US Scrambles Emergency Teams to New Gulf Oil Leak

NEW ORLEANS (Dow Jones Newswires), July 27, 2010

The U.S. Coast Guard dispatched emergency teams Tuesday after a boat crashed into an oil well off the coast of New Orleans, reportedly sending crude spewing some 20 feet into the air.

The wellhead, located about 65 miles south of New Orleans, was ruptured when it was struck by a dredge barge being pulled by a tug.

The Coast Guard said it couldn't immediately confirm reports that a giant fountain of oil was now spewing from the damaged wellhead, which was situated only six feet below the surface of the sea.
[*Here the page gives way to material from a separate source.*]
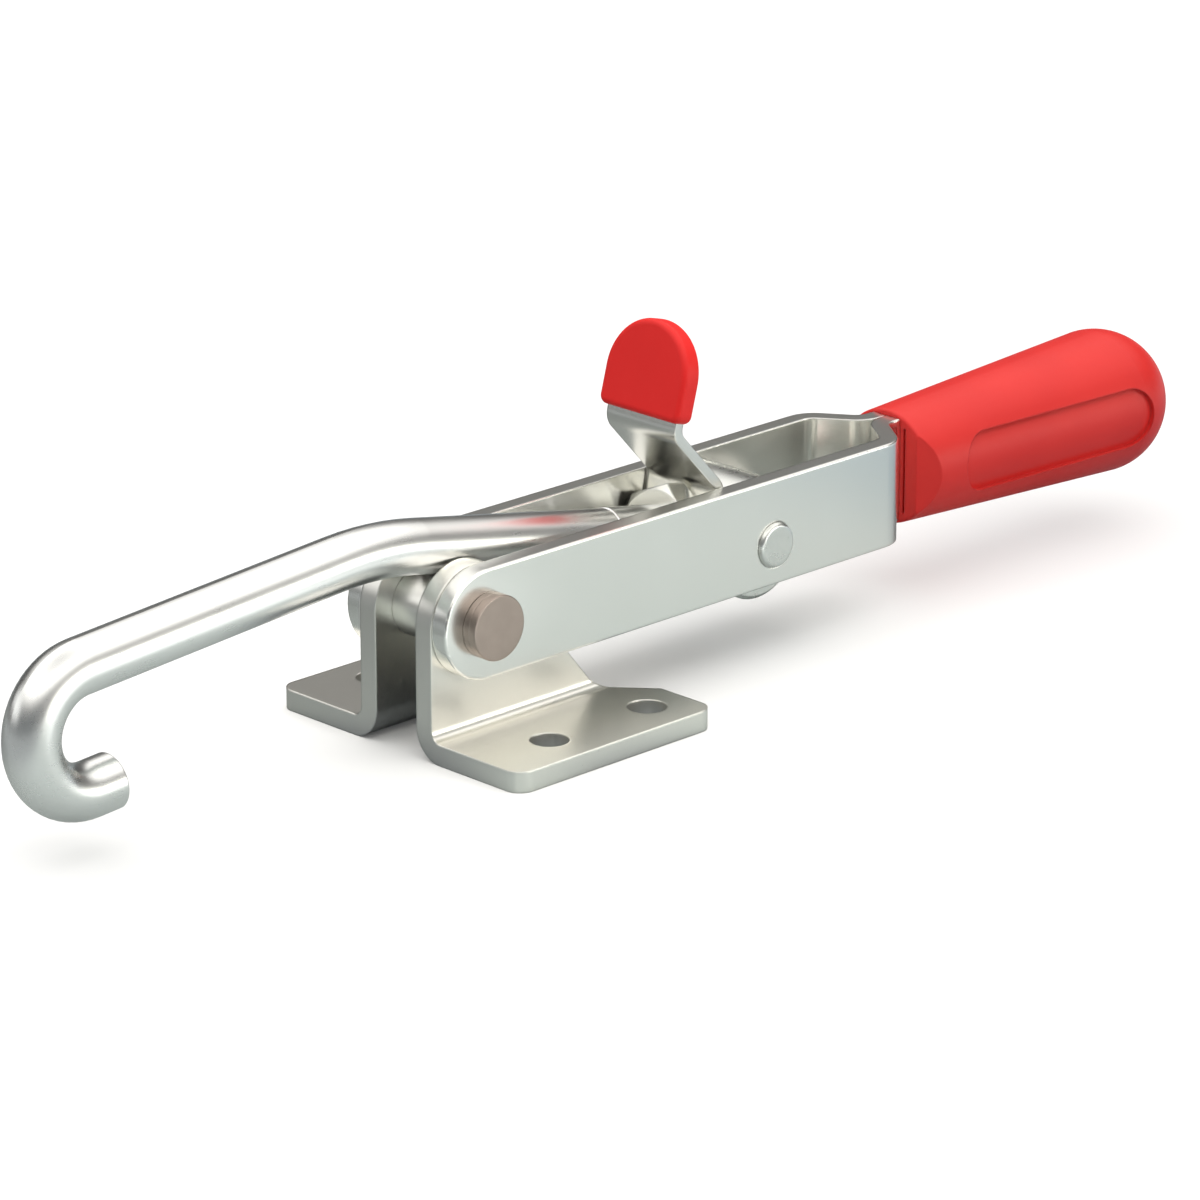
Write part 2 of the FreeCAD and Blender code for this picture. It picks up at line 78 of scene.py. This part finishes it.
class Shading:
    """A node tree in the making, with one method that adds any node."""

    def __init__(self, owner):
        owner.use_nodes = True
        self.nodes = owner.node_tree.nodes
        self.links = owner.node_tree.links

    def node(self, kind, settings, values, output=0):
        """Add a node: its settings first, then a value or a link for each named socket."""
        made = self.nodes.new(kind)
        for key, value in settings.items():
            if key == "stops":
                self.set_stops(made.color_ramp, value)
            else:
                setattr(made, key, value)
        pairs = values.items() if isinstance(values, dict) else enumerate(values)
        for key, value in pairs:
            self.put(made.inputs[key], value)
        return Wire(self, made.outputs[output])

    def set_stops(self, ramp, stops):
        while len(ramp.elements) < len(stops):
            ramp.elements.new(0.5)
        for element, (place, colour) in zip(ramp.elements, stops):
            element.position = place
            element.color = (*colour, 1)

    def put(self, socket, value):
        if isinstance(value, Wire):
            self.links.new(value.socket, socket)
        elif hasattr(value, "__len__") and len(value) == 3 and len(socket.default_value) == 4:
            socket.default_value = (*value, 1)
        else:
            socket.default_value = value

    def vector(self, operation, values, output=0):
        return self.node("ShaderNodeVectorMath", {"operation": operation}, values, output)

    def along(self, vector, x, y):
        """How far a vector reaches toward (x, y)."""
        return self.vector("DOT_PRODUCT", [vector, (x, y, 0)], "Value")

    def blend(self, amount, first, second):
        """A colour between two, by an amount from 0 to 1."""
        # The Mix node has sockets for each kind of data. Its colours are inputs 6 and 7, output 2.
        return self.node("ShaderNodeMix", {"data_type": "RGBA"},
                         {0: amount, 6: first, 7: second}, 2)


class Finish(Shading):
    """A material for one kind of piece, with the textures that the finishes share."""

    def __init__(self, name):
        self.material = bpy.data.materials.new(name)
        super().__init__(self.material)
        self.shader = self.nodes["Principled BSDF"]

    def set(self, **values):
        """Set or link the shader's own sockets, named with _ for a space."""
        for key, value in values.items():
            self.put(self.shader.inputs[key.replace("_", " ")], value)

    def place(self):
        """Where a point is on the object, in metres."""
        return self.node("ShaderNodeTexCoord", {}, {}, "Object")

    def facing(self, axis):
        """How far the surface looks along one of the piece's axes, from -1 to 1."""
        normal = self.node("ShaderNodeTexCoord", {}, {}, "Normal")
        return self.node("ShaderNodeSeparateXYZ", {}, {"Vector": normal}, axis)

    def stretched(self, scale, turn=0.0):
        """The place, turned about Y and scaled per axis, for a grain that runs one way."""
        turned = self.node("ShaderNodeVectorRotate", {"rotation_type": "Y_AXIS"},
                           {"Vector": self.place(), "Angle": turn})
        return self.vector("MULTIPLY", [turned, scale])

    def noise(self, vector, size, detail=3.0, rough=0.5):
        """Even cloudy noise from 0 to 1, with blobs of about this size in metres."""
        return self.node("ShaderNodeTexNoise", {},
                         {"Vector": vector, "Scale": 1 / size, "Detail": detail, "Roughness": rough})

    def softened(self, radius):
        """The normal with sharp edges rounded to this radius in metres."""
        return self.node("ShaderNodeBevel", {"samples": 6}, {"Radius": radius})

    def bump(self, height, depth, strength, normal):
        """A normal from a height from 0 to 1 that stands for this depth in metres."""
        return self.node("ShaderNodeBump", {}, {"Height": height, "Distance": depth,
                                                "Strength": strength, "Normal": normal})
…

A strike Coast Guard team from Mobile, Alabama, had been dispatched by boat to the scene as well as a helicopter from New Orleans with a marine pollution investigator on board.

"There have been reports of oil from the elision and we are investigating those reports to mitigate any environmental concerns," petty officer William Colclough, a Coast Guard spokesman, told AFP.

"The oil spill liability trust fund has been enacted to provide monetary support for any clean-up operation."

Unrelated to the massive gusher recently capped by BP deep down on the seabed, the incident did occur in a nearby part of the Gulf of Mexico and could require clean-up vessels to be redeployed if reports are confirmed.